Kali ini Permahi Samarinda membawa empat tuntutan, diantaranya meminta Ketua PN Samarinda mundur dari jabatan karena dinilai gagal menjalankan amanat UU nomor 48/2009 tentang kekuasaan kehakiman.
Tuntutan lain, Permahi juga meminta pecat oknum hakim yang tidak menjalankan perintah UU 48/2009 tentang kekuasaan kehakiman.
Permahi juga meminta Ketua PN Samarinda memberikan klarifikasi dan permohonan maaf atas tudingan aksi Permahi sebelumnya disponsori.
Tuntutan terakhir, Permahi meminta kepada Presiden Joko Widodo mengusut tuntas mafia hukum dan mafia tanah di Indonesia secara umum dan Kaltim, Samarinda secara khusus.
Dalam aksinya, mahasiswa secara bergantian melakukan orasi. Mereka membawa spanduk berisi empat tuntutan dan poster-poster bertuliskan “ Ada duit kasus jalan” ; “Maaf jalan anda terganggu, keadilan dikorupsi” hingga beberapa poster lainnya.
Massa juga membakar ban hingga kobaran api menjulang tinggi.
Pengeras suara (Soundsystem) disusun diatas mobil pikap. Koordinator aksi memegang megafon bersuara lancang.
Aksi berlangsung kurang lebih 2 jam dimulai sekitar pukul 11.00 wita.
Pantauan lokasi, lalu lintas disepanjang Jalan M Yamin sempat terganggu. Petugas polisi terlihat sibuk mengatur lalu lintas pengendara.
Dedi Dores Ketua Permahi Samarinda, menjelaskan sudah 74 tahun bangsa ini merdeka, dan cita-cita pencetus bangsa ini menjadikan supermasi hukum yang berkeadilan untuk seluruh rakyat Indonesia.
Namun atas ulah oknum-oknum mafia hukum menjadikan kekuasaan jadi kesewenangan-wenangan.
“Siapa yang memiliki modal dia akan menang di hadapan hukum. Termasuk merampas hak-hak rakyat kecil atas ketidaktahuan hukum.

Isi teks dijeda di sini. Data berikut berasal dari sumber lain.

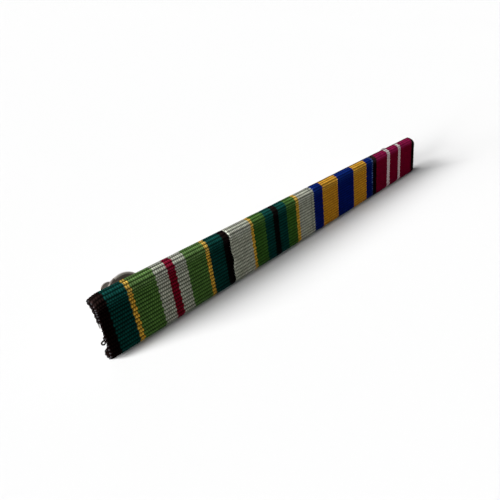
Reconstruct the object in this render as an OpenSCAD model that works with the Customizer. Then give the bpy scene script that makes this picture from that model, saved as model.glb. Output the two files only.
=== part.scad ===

Tidak mesti dia harus dikriminalisasi secara brutal dan hal itu telah terjadi kepada saudara kita Achmad AR AMJ masyarakat sipil di Kota Samarinda,” jelas Dedi.
Dalam kasus Achmad yang divonis 2 tahun penjara karena kasus pemalsuan tanda tangan adalah kasus yang dipaksakan.

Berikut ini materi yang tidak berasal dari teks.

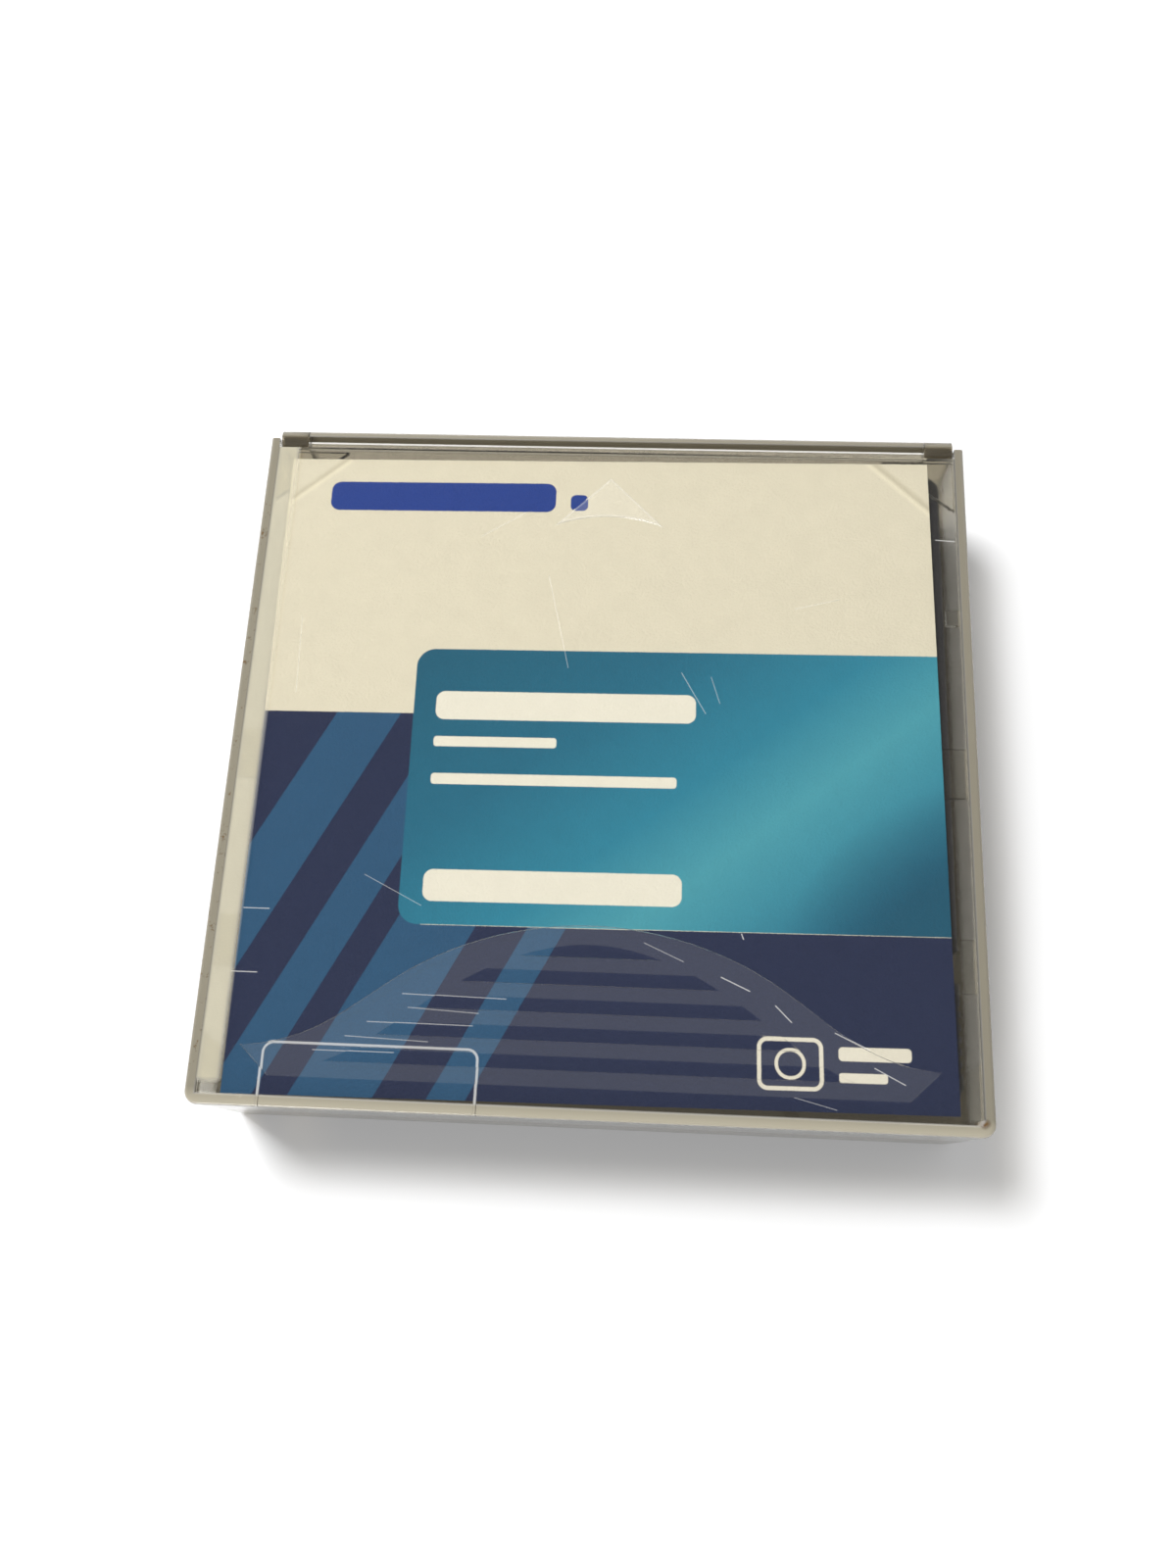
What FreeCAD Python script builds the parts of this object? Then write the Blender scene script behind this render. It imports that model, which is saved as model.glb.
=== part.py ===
import FreeCAD, Part
import math
import os
import re

import Sketcher
from FreeCAD import Placement, Rotation, Vector

# A half-inch, single-reel data tape cartridge lying in its hinged clear storage case.
# The case stands on the XY plane, centred on the origin, with its hinge at the back (+Y)
# and its thumb grip at the front (-Y). Lengths are millimetres, angles are degrees.

SIZES = dict(
    # Storage case, outside and walls.
    case_width=117,
    case_depth=113,
    case_height=26,
    case_wall=1.5,
    case_corner=2,
    case_edge=0.6,
    tray_floor=1.5,
    lid_plate=1.6,
    parting_height=13,
    parting_gap=0.1,
    # Lap lip of the tray, which stands inside the lid's rebated rim.
    lip_height=2,
    lip_thickness=0.6,
    lip_clearance=0.15,
    latch_reach=0.35,
    latch_length=9,
    latch_spread=34,
    latch_height=0.8,
    # Hinge barrel on the lid, carried between two ears of the tray.
    barrel_radius=1.75,
    barrel_gap=0.2,
    barrel_groove=1,
    barrel_groove_depth=0.5,
    hinge_pin=0.95,
    hinge_play=0.1,
    hinge_gap=0.3,
    ear_width=4.5,
    # Thumb grip on top of the lid, measured from the front face and the middle.
    grip_depth=0.5,
    grip_apex=28.3,
    grip_shoulder_reach=28,
    grip_shoulder=20.1,
    grip_flank_reach=38,
    grip_flank=13,
    grip_foot_reach=51,
    grip_foot=8.8,
    grip_base_reach=46.5,
    grip_base=4.5,
    bar_width=2,
    bar_pitch=4.15,
    bar_count=4,
    bar_first=6.9,
    bar_inset=3.6,
    # Tabs that hold the printed card against the lid.
    tab_thickness=0.8,
    tab_play=0.15,
    tab_reach=7.8,
    tab_length=8,
    tab_rear=-2,
    tab_front=-32,
    corner_tab_x=11.8,
    corner_tab_y=9,
    stop_reach=2.2,
    stop_front=23,
    stop_length=2.7,
    # Printed card, by the room left round it.
    card_side_gap=3.4,
    card_front_gap=0.28,
    card_back_gap=0.5,
    card_thickness=0.25,
    card_offset_x=-0.4,
    card_skew=0.6,
    # Room between the case's walls and the cartridge, and under the card's tabs.
    seat_left=6.3,
    seat_right=2.3,
    seat_front=3.5,
    seat_back=4.5,
    lid_room=0.2,
    # Ribs of the tray that keep the cartridge in its place, and the boss under its hub.
    fin_height=8,
    fin_thickness=1.2,
    fin_spread=32,
    fit_clearance=0.3,
    boss_outer=16,
    boss_wall=2.4,
    boss_height=1.2,
    # Cartridge's walls.
    shell_wall=2,
    shell_floor=2,
    shell_corner=2.5,
    shell_edge=0.6,
    shell_parting=10.5,
    label_gap=3.5,
    label_margin=4.7,
    label_edge=3.25,
    label_depth=0.3,
    notch_depth=1.1,
    notch_width=5,
    notch_inset=17,
    panel_side=10.7,
    panel_end=25,
    panel_sink=0.4,
    # Finger grooves in the cartridge's side walls.
    groove_depth=0.4,
    groove_width=0.9,
    groove_pitch=1.8,
    groove_first=4,
    groove_count=6,
    # Screws that hold the two shells together.
    screw_side=7.5,
    screw_end=6,
    post_radius=3,
    screw_shank=1.1,
    screw_head=2.4,
    screw_head_height=1.4,
    screw_sink=0.5,
    screw_length=13,
    screw_tip=0.5,
    screw_play=0.3,
    # Reel.
    hub_opening=17,
    rest_ring_outer=20,
    rest_ring_inner=17.5,
    flange_gap=1.5,
    flange_thickness=1.2,
    flange_lift=0.8,
    reel_headroom=1.5,
    pack_inset=2.5,
    tape_play=0.15,
    hub_radius=22,
    hub_bore=19.5,
    hub_floor=2,
    hub_eye=4,
    drive_outer=15.5,
    drive_inner=12.5,
    drive_height=1,
    drive_teeth=60,
    tooth_floor=0.2,
    plate_outer=11.8,
    plate_thickness=0.8,
    # Reel brake.
    lock_teeth=36,
    lock_inner=15.6,
    lock_height=1.2,
    lock_clearance=0.3,
    lock_overlap=0.2,
    brake_radius=18.3,
    brake_thickness=1.7,
    brake_travel=1.6,
    brake_rim=0.05,
    nose_radius=3,
    nose_height=0.1,
    socket_outer=8,
    socket_inner=5.5,
    socket_height=6,
    key_width=2,
    key_reach=7.2,
    key_play=0.2,
    pad_radius=9.5,
    pad_thickness=1.2,
    leg_circle=14,
    leg_radius=1.1,
    leg_hole=1.4,
    leg_lift=0.3,
    brake_coil=9.6,
    brake_wire=0.45,
    brake_turns=4,
    spring_play=0.05,
    # Leader pin and what holds it.
    pin_side=8.2,
    pin_end=15.5,
    pin_radius=1.25,
    pin_collar=2.2,
    pin_collar_height=1.1,
    pin_play=0.1,
    clip_radius=1.75,
    leaf_thickness=0.3,
    leaf_reach=4.5,
    film_thickness=0.15,
    film_clearance=0.3,
    # Sliding access door.
    door_opening=15,
    door_overlap=1.6,
    door_thickness=1.2,
    door_clearance=0.2,
    door_travel=15,
    hook_width=0.8,
    hook_height=2,
    rail_width=0.7,
    rail_height=1.2,
    door_coil=4.1,
    door_wire=0.25,
    door_coil_side=19.7,
    door_turns=2.5,
    door_pitch=0.6,
    door_leg_gap=0.3,
    # Write-protect slider.
    window_side=12.7,
    window_width=10.5,
    window_low=3.5,
    window_height=5,
    tab_overlap=1.3,
    tab_plate=1.2,
    slider_play=0.15,
    slider_end=0.2,
    slider_travel=4.5,
    # Memory chip, standing across the corner.
    chip_side=18,
    chip_headroom=2.5,
    chip_thickness=0.8,
    chip_end=10.7,
    chip_wall=12.4,
    chip_post=1.8,
)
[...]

“Kami melihatnya terkesan sangat di paksakan sehingga ada aroma ketidakadilan,” ungkap Dedi.
Karena itu, Permahi Samarinda mengharuskan lembaga Peradilan haruslah independen dan para manjelis hakim tidak berpihak karena sejatinya hakim sebagai tangan tuhan di dunia ini untuk memutus suatu perkara.
“Biarlah hitam tetap hitam, yang putih akan tetap putih,” Dedi mengakhiri.
Humas PN Samarinda, Abdul Rahman Karim angkat bicara menanggapi aksi Permahi.
Dia mengatakan permintaan Ketua PN Samarinda mundur dari jabatannya itu tak bisa diwujudkan, karena posisi tersebut bukan jabatan politik.
“Pemilihannya melalui serangkaian tes hingga tak bisa sembarangan menduduki posisi ketua itu,” terangnya.
Kemudian, soal tuntutan lain, Abdul Karim meminta jika para pihak yang berperkara tak puas dengan putusan hakim, maka silahkan menempuh jalur hukum.
“Kalau tidak puas silahkan banding. Jangan sampai kita teriak menegakan hukum, tapi justru melanggar hukum,” ungkapnya.
Soal tuntutan pecat oknum hakim, Abdul Karim mengatakan hakim punya kode etik. Jika dinilai bersalah atau melanggar kode etik, maka silahkan lapor ke lembaga pengawas kehakiman.
“Kan ada jalur pengaduan, bisa melapor ke Badan Pengawas Mahkamah Agung atau Komisi Yudisial,” tutupnya.